Learning to be secure is learning to fly. It's in being ourselves we find our freedom, our voice, and we learn how to play our part on earth. If you feel like you're working too hard at being a good person, you're right. If you feel you're trying too hard to fit in, you're right. Be yourself. It is my belief God created us to be ourselves. St. Irenaeus, besides having an amazing beard, was also responsible for one of my favorite sayings: "The Glory of God is a human being fully alive; and to be alive consists in beholding God." Just behold God like the mystic in you wants to do anyway. It's your heart's desire. You're hard-wired to long to participate in the divine nature and it's easy. Relax and just breathe Him in. Worry and embarrasment and shame are hard. Love and Joy and Peace are easy.

It's also totally fine to laugh at someone when he walks into the ladies' room.  

Thursday, October 10, 2013

God Bless Johnny Cash: A Theology of Suffering

What do you do when you've never really had a tough life and you see a man almost die in front of you from being homeless and cold? What good do your worship choruses on Sunday do on Wednesday when you are stopped by a man with one eye who smells like he crawled out of a gin bottle to ask you for 75 cents? What do I say when a panhandler tells me his name is Paul, but sometimes he acts like Saul?

Maybe I'm a little like Saul sometimes too.

It's been said that Americans don't have a theology of suffering. Most people don't even know what that phrase means, so I guess I can say it's true. Your theology of suffering is how you see suffering in light of the truths of God's love and your experience of it both through scripture and experience. Sometimes being able to exegete life is more important than being able to exegete the Bible when it comes to suffering. When the worst happens, you really don't want to hear about all things working together for the good of those who are loved by Him and called according to His purposes. It really doesn't help the crap in your life in that moment. When you're homeless, a tract doesn't feed you. It doesn't give you a fix for the raging craving that surges through your veins and compels you to seek out the next hit. What do you do with that?

Nihilism starts to creep in if you aren't careful. You start to believe that everything is destined to fail and that life is miserable. You could also become a theological escape artist who dismisses suffering as "part of life in a fallen world" while your hope remains in the good life to come. One glad morning, when this life is over, I'll fly away.
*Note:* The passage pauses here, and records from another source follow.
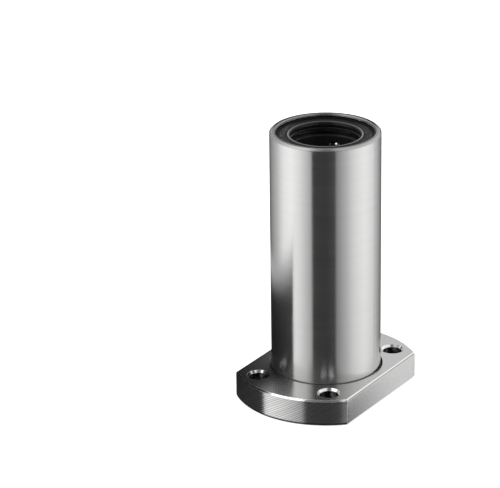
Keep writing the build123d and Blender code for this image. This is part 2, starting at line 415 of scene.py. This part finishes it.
def finish_sleeve():
    """Bearing steel: a ground tube, satin flange faces, a milled rim, and painted shade in the holes and
    the bore.
    """
    material, tree, shader, position = start_material(
        "ground bearing steel", 1.0, 0.25, {"Anisotropic": 0.9, "Anisotropic Rotation": 0.25}
    )
    on = mark_out_sleeve(tree, position)
    lines, bands = cut_marks(tree, position, on)
    # Edge mask for rubbed edges that also carry painted highlights.
    wear_and_highlight = use_group(
        tree, edge_wear_and_highlight, {"Position": position, "Width": 0.12 * mm, "Amount": 1.0}
    ).outputs["Mask"]
    oil = use_group(tree, handling, {"Position": position, "Cloud size": 12 * mm}).outputs["Clouds"]
    grain = place(
        tree, "TexNoise", {"Vector": position, "Scale": 2600.0, "Detail": 3.0, "Roughness": 0.7}
    ).outputs["Fac"]
    grain = fade(tree, grain, 0.3, 0.7)
    # Patches of painted shade for the bolt holes.
    hole_shade_patches = place(tree, "TexNoise", {"Vector": position, "Scale": 450.0, "Detail": 2.0}).outputs["Fac"]
    hole_shade_patches = fade(tree, hole_shade_patches, 0.45, 0.62)
    colour = colour_sleeve(tree, on, lines, bands, grain, wear_and_highlight, hole_shade_patches)
    tree.links.new(colour, shader.inputs["Base Color"])
    gloss = gloss_of_sleeve(tree, on, lines, bands, grain, wear_and_highlight, oil)
    tree.links.new(gloss, shader.inputs["Roughness"])
    tree.links.new(relief_of_sleeve(tree, on, lines), shader.inputs["Normal"])
    way_round = place(tree, "Tangent", direction_type="RADIAL", axis="Z").outputs["Tangent"]
    tree.links.new(way_round, shader.inputs["Tangent"])
    return material


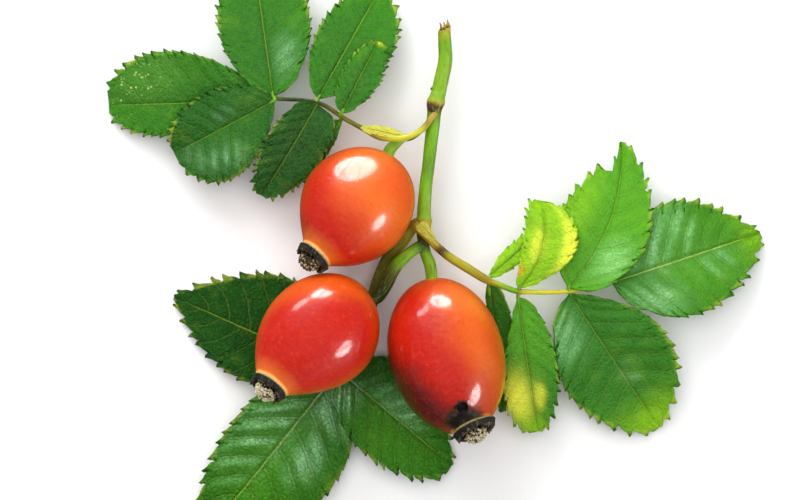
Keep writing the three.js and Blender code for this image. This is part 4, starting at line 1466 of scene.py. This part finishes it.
LIGHTS = {   # direction, distance, size, power, kind, pieces
    "key_softbox": ((-0.06, 0.95, 0.11), 0.36, (0.2, 0.14), 1.35, "window", lower_pieces),
    "key_upper_window": ((-0.10, 0.95, 0.13), 0.36, (0.42, 0.42), 6.8, "window", upper_fruit),
    "key_side_panel": ((-0.52, 0.80, 0.19), 0.36, (0.15, 0.08), 0.26, "window", lower_pieces),
    "glint_window": ((0.73, -0.47, 0.55), 0.40, (0.21, 0.14), 1.15, "window", not_blade),
    "key_fill": ((-0.35, 0.85, 0.45), 0.60, (0.5, 0.4), 3.0, "fill", None),
    "side_fill": ((0.8, -0.2, 0.4), 0.60, (0.5, 0.4), 0.9, "fill", None),
    "stem_side_panel": ((0.85, 0.1, 0.5), 0.50, (0.3, 0.2), 0.9, "both", is_stalk),
    "hip_side_panel": ((0.6, -0.7, 0.4), 0.50, (0.4, 0.3), 0.9, "fill", left_fruit),
    "overhead_panel": ((-0.10, 0.20, 0.97), 1.60, (2.4, 2.4), 24.0, "fill", None),
    "leaf_sheen": ((0.05, 0.10, 0.99), 1.30, (1.5, 1.5), 58.0, "window", is_blade),
}
for name, (toward, distance, size, power, kind, wanted) in LIGHTS.items():
    light = softbox(name, toward, distance, size, power)
    light.visible_diffuse = kind != "window"
    light.visible_glossy = kind != "fill"
    if wanted:
        lights_only(light, name + "_pieces", wanted)
    print(name, "is a", kind, "of", power, "watts")
bpy.data.objects["leaf_sheen"].data.color = (0.72, 1.0, 0.82)   # wax on a green leaf shines a cool green

# %% [markdown]
# The room is a dim white all round, and below the level of the table a warm tone, which is the
# bounce that a skin would see of its neighbours.

# %% The room
WARM_BOUNCE = (1.2, 0.4, 0.2, 1.0)
ROOM_STRENGTH = 0.25

world = bpy.data.worlds.new("pale_room")
bpy.context.scene.world = world
world.use_nodes = True
room = world.node_tree.nodes["Background"]
outlook = Wire(world.node_tree, room.outputs[0]).node("TexCoord", out=0)
below = outlook.axis("Z").step(0.04, -0.04)
connect(colour_of(outlook, WHITE).blend(WARM_BOUNCE, below), room, "Color")
room.inputs["Strength"].default_value = ROOM_STRENGTH
bpy.context.scene.view_settings.view_transform = "Standard"
print("the room's strength is", ROOM_STRENGTH)

# %% [markdown]
# The camera looks straight down on the sprig through a long lens, so that near and far pieces
# keep their sizes, as they do to an eye some way off.

# %% The camera
CAMERA_PLACE = (-5.5 * MM, -1.26 * MM, 717 * MM)
LENS, SENSOR = 200, 36
nothing_selected()
bpy.ops.object.camera_add(location=CAMERA_PLACE, rotation=(0, 0, 0))
camera = bpy.context.object
camera.data.lens = LENS
camera.data.sensor_width = SENSOR
camera.data.clip_start = 0.01
bpy.context.scene.camera = camera
print("the camera hangs", CAMERA_PLACE[2], "m above the table")

# %% [markdown]
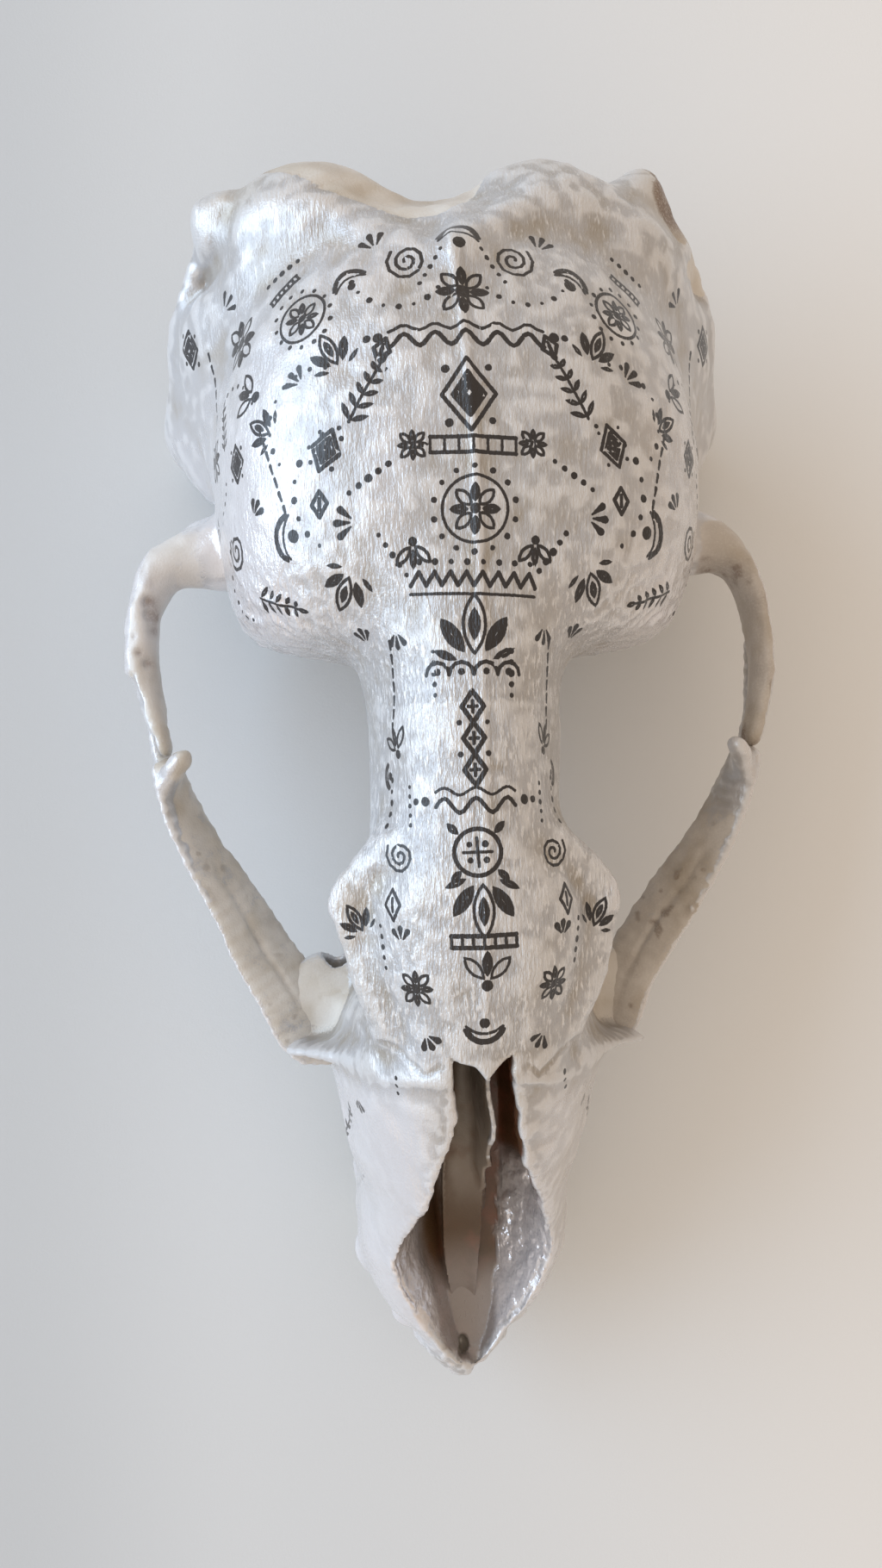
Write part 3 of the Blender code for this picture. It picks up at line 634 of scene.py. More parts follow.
def store_tone(piece):
    """Soft noise and the surface's hollows, for the materials: blotch, mottle, fine and wide hollows; the
    hollows give painted shade in dips and painted highlight on bumps.
    """
    points, outward = read_points(piece)
    pairs = np.empty(len(piece.data.edges) * 2, np.int32)
    piece.data.edges.foreach_get("vertices", pairs)
    pairs = pairs.reshape(-1, 2)
    evened = points
    hollows = []
    for rounds, gain in HOLLOWS:
        for _ in range(rounds):
            evened = near_mean(evened, pairs, len(points))
        hollows.append(0.5 + gain * np.einsum("nk,nk->n", evened - points, outward))
    blotch = 0.5 + 0.5 * (0.7 * BLOTCH.at(points + 5, 7) + 0.4 * BLOTCH.at(points, 3.2))
    mottle = 0.5 + 0.5 * (0.7 * EDGE.at(points + 8, 2.2) + 0.4 * FINE.at(points + 8, 1.1))
    store(piece, "tone", [blotch, mottle, *hollows])


def from_line(x, y, points):
    """The distance, seen from above, to a row of points."""
    nearest = np.full(len(x), FAR)
    for (x0, y0), (x1, y1) in zip(points, points[1:]):
        run_x, run_y = x1 - x0, y1 - y0
        part = np.clip(((x - x0) * run_x + (y - y0) * run_y) / (run_x ** 2 + run_y ** 2), 0, 1)
        nearest = np.minimum(nearest, np.hypot(x - x0 - part * run_x, y - y0 - part * run_y))
    return nearest


def rim_gap(x, y):
    """How far a point is from the rim of the nose, seen from above."""
    return np.minimum(*(np.abs(hand * x - curve(y, *columns(NOSE_RIM[hand]))) for hand in (LEFT, RIGHT)))


def arm_pits(x, y):
    """How deep the arm's pits are at places seen from above."""
    depth = np.zeros(len(x))
    for pit_x, pit_y, reach, deepest in ARM_PITS:
        depth += deepest * np.exp(-((x - pit_x) ** 2 + (y - pit_y) ** 2) / reach ** 2)
    return depth


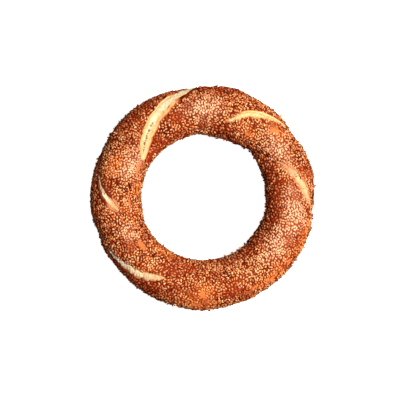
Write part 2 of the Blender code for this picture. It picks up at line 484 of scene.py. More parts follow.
# %% [markdown]
# ## The tears
#
# An open tear is a long lens: pointed at both ends and widest somewhere between. Its two banks are
# ragged, each in its own way. The crust beside it is thin skin that stretched late, so it stayed gold
# where the rest browned. The crust and the crumb both need the banks, so they are worked out once here.

# %% Banks of a tear
RAGGED_CELL = 0.0022            # length of the larger teeth of a ragged bank
CHANNEL_DEPTH = 0.0030          # of the crust's channel, under the crumb that fills it
BANK_STEP = (0.80, 1.06)        # where the bank falls, in half widths
TINTS = ("gilded", "tan", "plum")
SEEDED_CLEARANCE = 0.0015       # how far seeds come in over the crumb where it is seeded


def tear_fullness(seam, seam_angle):
    """0 at a tear's ends and 1 at its belly: the share of the way along, to the power of the first end,
    times the share that is left, to the power of the last end, over the most that this comes to."""
    first, last = np.radians(seam["torn"])
    share = np.clip((seam_angle - first) / (last - first), 0.0, 1.0)
    near, far = seam["ends"]
    belly = near / (near + far)
    return (share / belly) ** near * ((1.0 - share) / (1.0 - belly)) ** far


def bank_distance(seam, seam_angle, side):
    """How far a bank lies from its seam, with its ragged teeth. side is above 0 on the outer bank."""
    fullness = tear_fullness(seam, seam_angle)
    metres_along = (seam_angle * CROWN_RISE * 1.6)[..., None]
    seed = int(seam["crest"])
    outer = seam["ragged"][0] * layered_noise(metres_along, RAGGED_CELL, seed)
    inner = seam["ragged"][1] * layered_noise(metres_along, RAGGED_CELL, seed + 3)
    teeth = np.where(side > 0.0, outer, inner)
    half_width = np.where(side > 0.0, *seam["half_width"])
    return half_width * fullness * (1.0 + teeth) + 1e-5, fullness


def stretch(seam_angle, first, last, fade=6.0):
    """1 between two angles round the rope, in degrees, fading to 0 over a few degrees outside them."""
    degrees = np.degrees((seam_angle + np.pi) % (2.0 * np.pi) - np.pi)
    begun = smooth_step(first - fade, first + fade, degrees)
    return begun * (1.0 - smooth_step(last - fade, last + fade, degrees))


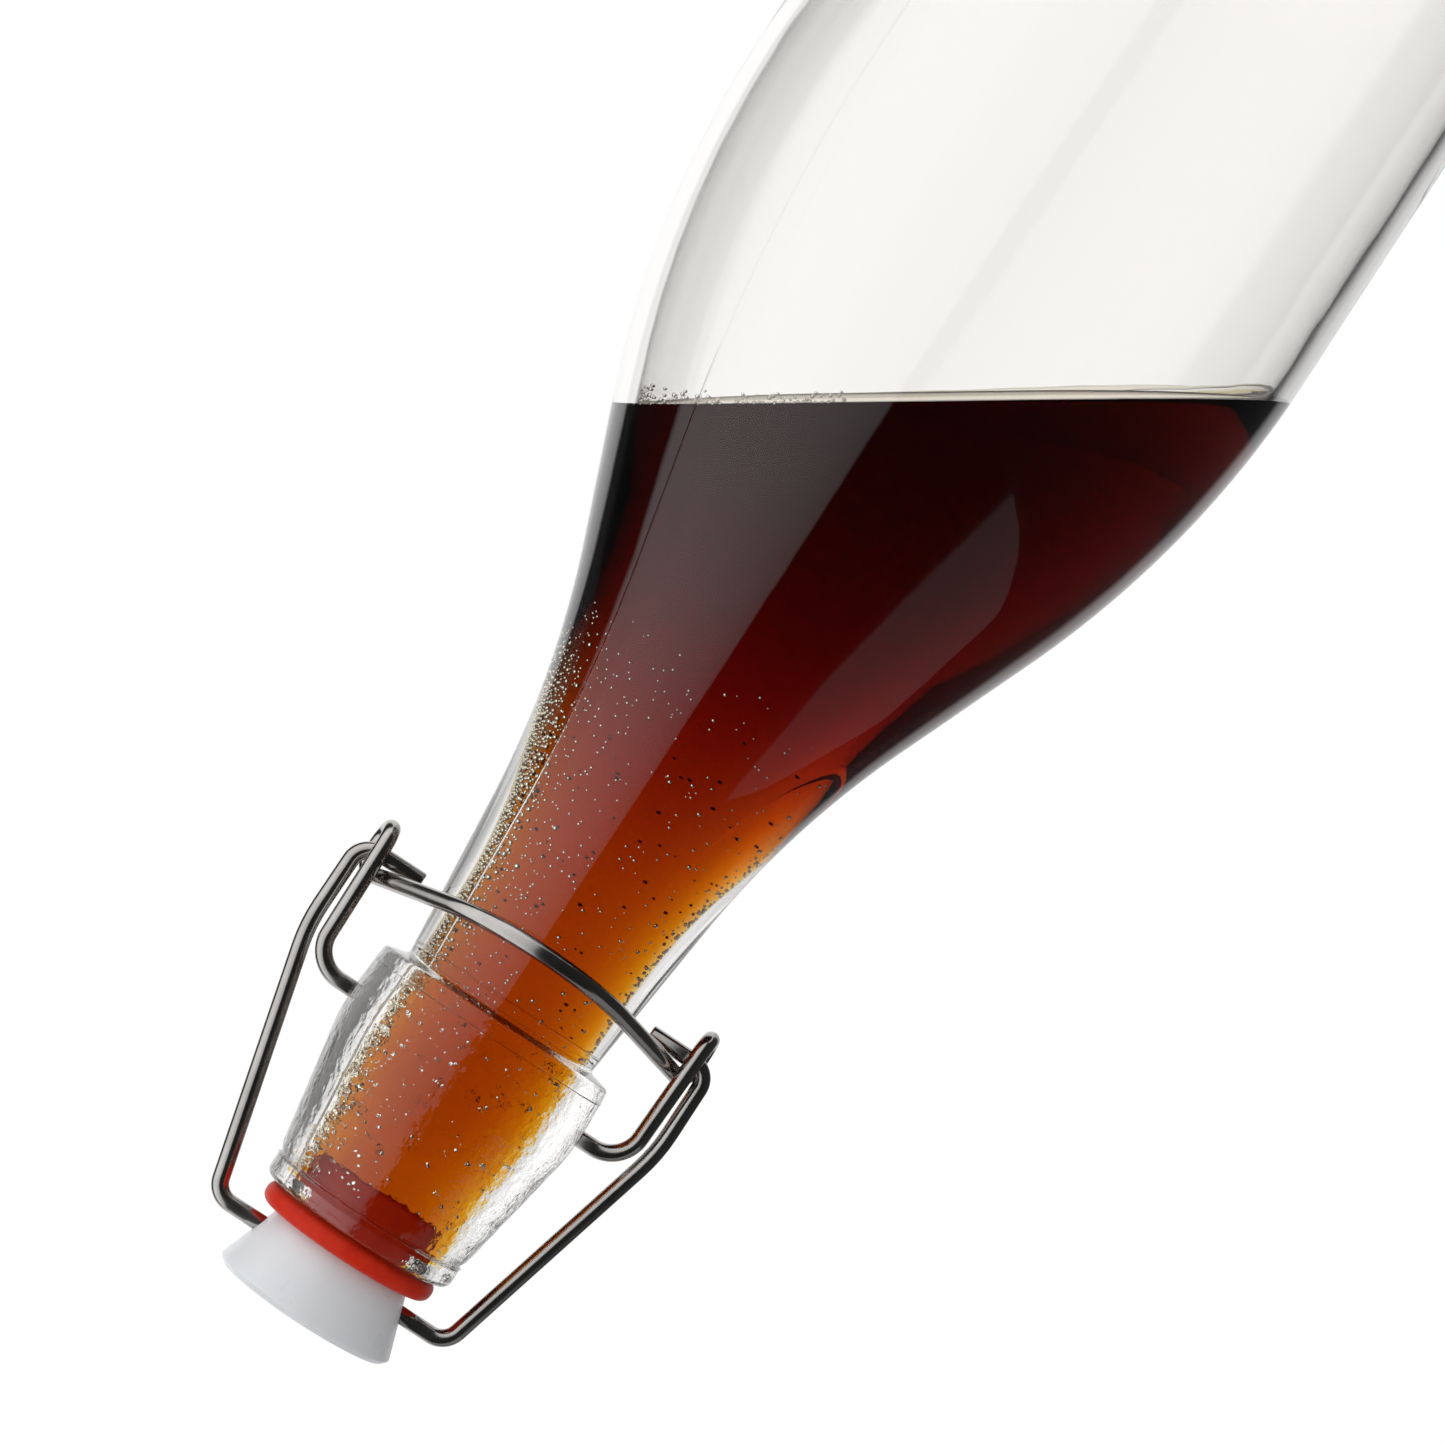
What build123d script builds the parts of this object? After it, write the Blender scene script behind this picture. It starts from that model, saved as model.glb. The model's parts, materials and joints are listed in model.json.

Just a few more weary days and then--I'll fly away.

Seems like that's a cop-out.

Right now I'm reading Cash by Johnny Cash. His last autobiography, Cash goes through his entire life and all he has learned. He goes through all the pain in his life--both the pains he experienced himself and the pain he put on the shoulders of others through his addictions and ego. Throughout the entire book, there is a thread of light being sewn into the story of Cash's life. His suffering, his pain, was all real and most of it brought upon his head by his own actions. Yet, there was redemption. His family and friends and pastors were always ready to usher him back into the light--where he belonged. He seemed to always know God was right there by his side, protecting him and waiting for him to make a choice to return.


At the end of his life, Johnny Cash recorded several albums with producer Rick Rubin. These albums featured a stripped-down, raw sound and Cash's popularity soared. Why? Because people relate to the gravel in his voice. When Cash sang a song, it grabbed you somewhere deep. He could cover a song and make it sound like he lived those words. His music resonates with hipsters and hippies and cowboys because it is real. His theology of suffering was one we can all relate to. Suffering is a necessary part of life. It is a part of a fallen world. But suffering is not the whole story. There is a light that the darkness cannot overcome. God is light. God is always there in our suffering. God is made strong in our weakness, and God can use our most feeble state to build us into the best version of ourselves. Cash isn't Cash without his struggles. Life is full of pain, but God is great--and God is good. Cash is boring without the parts about his addiction. Your story is going to involve suffering, but grace is there too.

God bless Johnny Cash. 

Thursday, October 3, 2013

Friends, Dance Parties, and Holiness

Your body tells you what it needs. It tells you when you are hungry or thirsty, when you need something salty, when you need something sweet. It also tells you to go to bed. Learning to listen to your body is key to living a healthy life. Your soul tells you what it needs too. Sometimes you need a wave, sometimes you need to breathe mountain air, sometimes you need to see friends, sometimes you need to clear the furniture out and put on 90's one-hit wonders. Learning to listen to your soul is important. 

Talk to that guy.
Smile at that girl.

Take

A

Break.

This past weekend was one of the best weekends I can remember. Farmer's markets, old friends, new friends, college football, bike rides, and furniture assembly. I did everything I wanted to do, but the best thing was allowing my mind to rest for an entire day this Saturday. Me and my friend/brother Skot, a man so close to my heart, needed some help putting some patio furniture together. Laughing and screwing up patio furniture and then getting it right and then watching LSU get beat, me and Skot "wasted" a tremendous amount of time on Saturday. I was at his house literally all day. When his wife Jamie got home, she cooked us dinner and then more friends showed up, so we had a dance party.

The next day I woke up with a miserable cold. If having fun Saturday made me sick on Sunday, it was worth it. The pastor at Denver United church was talking about how we as small stones are being built into a church. How we, like the Israelites crossing the Jordan, need to pile our stones to point future generations to where God has taken us. If you have a moment of clarity after an amazing day, and you realize how The Lord gave you rest, make a point to mark it. Write a journal or something. Don't forget it. 

There will come a day where you need markers to look back on to make sure God is still with you. Days like this weekend are proof to me of God's love for me and His desire to surround me with brothers and sisters who love me. 

God is great, but God is also good. He is looking out for you. He wants you to relax, calm down, take a break, rest, and see how good He is. 

Clear out your furniture. Dance to some terrible music. Eat a good meal. Don't check your email for a while. Just be still for a bit, and you'll see God.